Step 4: Run the First Backtest and Read the Right Numbers
With clean data and working code, run your first backtest: replay the strategy across historical prices and record every trade. The MT5 Strategy Tester does this natively, but the discipline is platform-agnostic. The mistake here is staring at the final profit. Profit is the least informative number on the report. These four matter far more:
What to read on a backtest report in order of importance
Maximum Drawdown
< ~25%
Profit Factor
> 1.3
Sharpe Ratio
> 1.0
Number of Trades
> 100
Read them this way. Maximum drawdown is the deepest peak-to-trough fall in equity, and it is the number that decides whether you can psychologically survive the strategy, a 60% drawdown ends most accounts long before the recovery arrives. Profit factor is gross profit divided by gross loss; below 1.0 you lose money, and a value comfortably above ~1.3 leaves room for live-trading friction. The Sharpe ratio tells you whether the returns justified the volatility you endured. And trade count is your sample size: a stellar result over 12 trades is a coincidence, not an edge.

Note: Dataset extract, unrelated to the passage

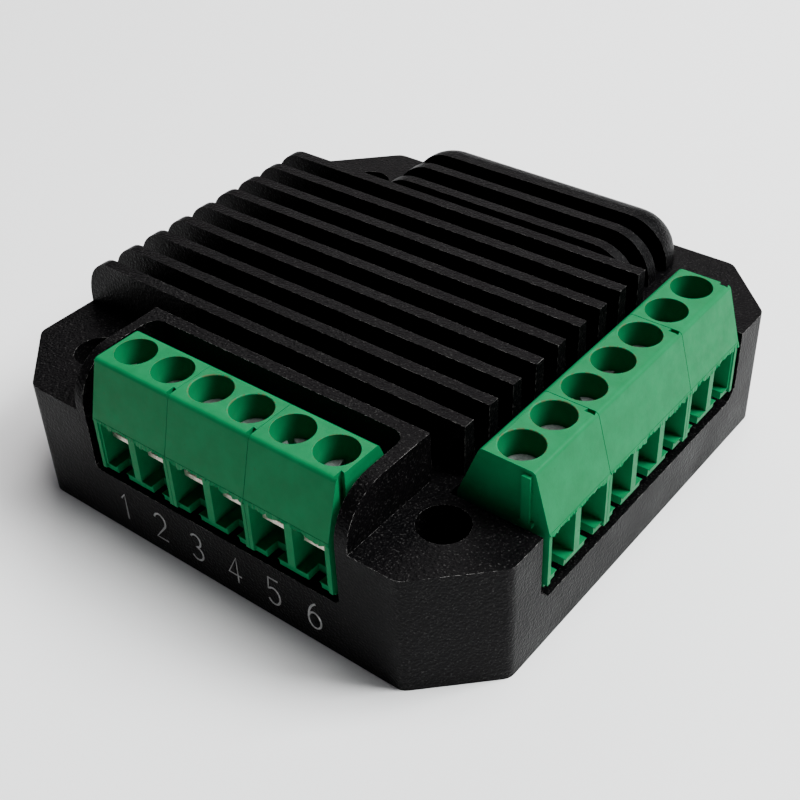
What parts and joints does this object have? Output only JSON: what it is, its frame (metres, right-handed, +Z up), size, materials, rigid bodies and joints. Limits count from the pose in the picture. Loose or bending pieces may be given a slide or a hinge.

A clean equity curve helps too, but only as a shape check. You want a steady rise with shallow dips, not one giant winning trade carrying the whole result. Here is what a healthy in-sample curve looks like next to the out-of-sample reality we will test for next.
A backtest that looks great in-sample (blue) can flatten or fall once it meets data it was never tuned on (amber). The gap between the two curves is the cost of overfitting.
Step 5: The Overfitting Trap That Kills Most Strategies
Here is the single most expensive mistake in algorithmic trading. You run the backtest, the result is mediocre, so you tweak a parameter. Better. You tweak another. Better still. After fifty tweaks the curve is gorgeous, and you have just engineered a strategy that has memorized the past instead of learning a rule. That is overfitting: the model fits the random noise in your historical sample rather than a real, repeatable market behavior.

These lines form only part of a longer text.